In CB's column, the tone has less of the prescriptive aloofness that is part of classic Martha, more "just us girls" :
But the best thing I’ve ever done with a peach isn’t something I’d serve to company, or even to my family. It falls into a category of things I think of as single-girl food, since it reminds me of the quirky indulgences that brightened my days before my husband came into my life....Purchases in hand, I rode the elevator upstairs and entered the remarkable quiet of our empty apartment. I set everything out on the dining table. First, I spread the fromage blanc on the bread, then sprinkled a bit of damp gray sea salt over it. With a little paring knife, I cut a peach into slim slices and laid them carefully on top. Then I dipped an old baby spoon into the honey and let it drizzle onto the peach slices.
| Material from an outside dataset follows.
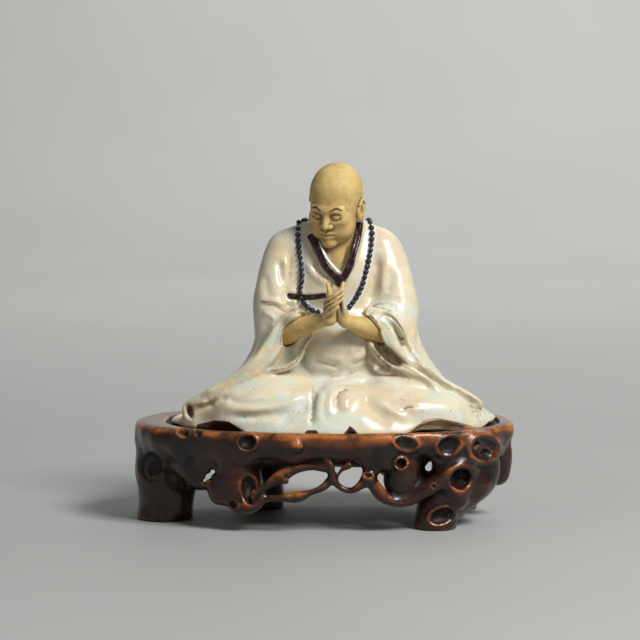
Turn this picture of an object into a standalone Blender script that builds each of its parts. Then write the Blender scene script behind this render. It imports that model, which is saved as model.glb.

A soft halo of light reflects back from that old baby spoon and envelopes the reader in the warmth of... mounting queasiness? Envy? Befuddlement. From whence this style? And I don't mean CB specifically, I mean all of it. The whole precious lot of it. I am guessing-- and I need more research and input here-- that the poetic, metaphorical tumbles of MFK Fisher and the arm-in arm, raconteurism of EB White have been distilled, or better still, left to ferment in the mouthblown heirloom glass decanter of self-consciousness...
I will be mulling this over further. [photos: polo.com; Gerry Manacsa]

2 comments:

Andrew McAllister said...

I can't help it - I want fresh fruit now! :o)

Andrew
To Love, Honor and Dismay

Anonymous said...

Where can I buy an old baby spoon like the one CB used to drizzle honey?